The road to gold, paved with concrete
For many years, Baumgartner balanced elite competition with pouring concrete — a side hustle that particularly is not conducive to aging joints and hard, icy landings. The Olympic champion still pours concrete today, just not as frequently.
“Trying to stay young and pouring concrete do not go together,” he said. “It would have been very tough had I not won that gold medal to fund this and to keep doing this.”
Even after establishing himself as a veteran on multiple Olympic teams, snowboarding was not bringing in enough money to support him and his son, who was born the same year he began competing.
“I get asked all the time how I made it to this level from where I came from,” Baumgartner said. He grew up in Michigan’s Upper Peninsula, a region characterized more by its brutal winters than Olympic pipelines. “People think it’s a disadvantage. I think it’s our strength. We have to work harder for everything we get.”
Baumgartner still commutes an hour and a half to the gym every Monday and Thursday, then stays the night in his van in order to get another workout in the next morning.
Still, he has no plans to leave Michigan.
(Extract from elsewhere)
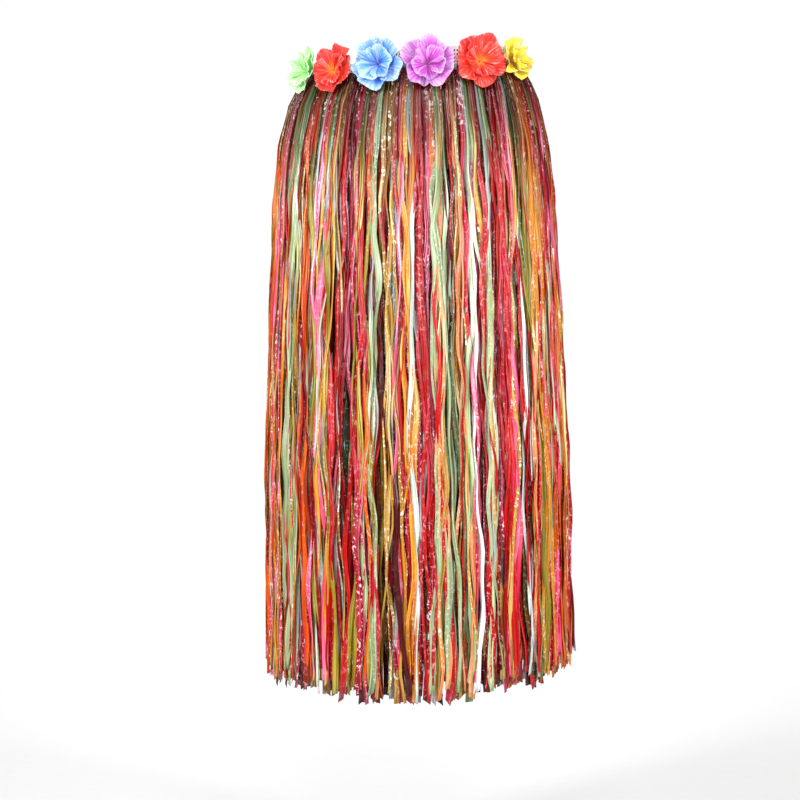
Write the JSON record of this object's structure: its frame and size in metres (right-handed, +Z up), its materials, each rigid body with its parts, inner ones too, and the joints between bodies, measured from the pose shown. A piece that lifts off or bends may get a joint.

Despite traveling to over 40 countries, Lake Superior remains the “coolest thing” he has ever seen.
Baumgartner enjoys telling everyone how great the Upper Peninsula, or “the U.P.,” is, but insists the magic of the place and the people who live there cannot adequately be compressed into words.
“They’ll give you the shirt off their back, even when it's 40 below zero, which it always is.”
Everyone back home cheered him on when he came home from three consecutive Olympics empty handed. After he finally won gold, the parade they threw him was 70 miles long.
“It's something I worked for for so long in my life, and to finally knock that off after years of falling short, nothing could have muted that celebration,” Baumgartner said.
He has been a public speaker since 2011, but after his success in Beijing, the calls came pouring in — speaking engagements, endorsements and even a book deal.
Baumgartner never saw that one coming.
“It's hard not to question, like, who the heck's going to want to read my story? Right?”
A lot of people, it turns out.
Journalist Jeff Seidel had written an article years earlier about Baumgartner, his relationship with his son and the poignancy of finishing 4th at the 2018 Olympics. Every time Baumgartner read it, he cried.
“I didn't get a medal. Fourth place is the worst ever, but that article that Jeff wrote was my medal,” he recalled.
When he was approached about writing a book, he hired Seidel to be his ghostwriter. His memoir, “Gold from Iron: A Humble Beginning, Olympic Dreams, and the Power in Getting Back Up,” was published in 2024.
Team USA’s father figure
The process of putting his story onto the page not only helped Baumgartner make sense of pivotal moments in his life, but empowered him to distill what he has learned for his teammates, many of whom are over 20 years his junior.
When new snowboarders join the national team, Baumgartner asks the coaches for time alone with them.
“I tell them, if you have questions, you come ask me,” he said. “I don’t care if I’m five minutes from my Olympic qualifying run.”
Some veteran athletes might worry about being pushed out by younger, nimbler riders. Baumgartner hopes they will push him that hard.
“When I show up and I beat these kids and they have to go home and tell their parents they lost to someone their age, that's inspirational,” he said. “They're going to put in the work so that they come back and they're going to be better.”
That means he has to get better, too.
After 20 years of competitive snowboarding, Baumgartner has gotten pretty good at that. He not only has found ways to stay on top in a sport that only has gotten more difficult, but he has brought others to the mountaintop alongside him.
“They have all the talent in the world,” he said. “On paper, they should crush me.”
Often, they don’t. Baumgartner has seen many athletes quit before they start to see success.
"I've put in the miles and I've been in the trenches for too long. I try to tell them to stick with it," he said. "It's coming, it's coming."
In a sport that is all about moving as quickly as possible, Baumgartner exemplifies the value of patience and waiting for your moment to arrive.
When his finally did, he was ready — and is still working to stay that way.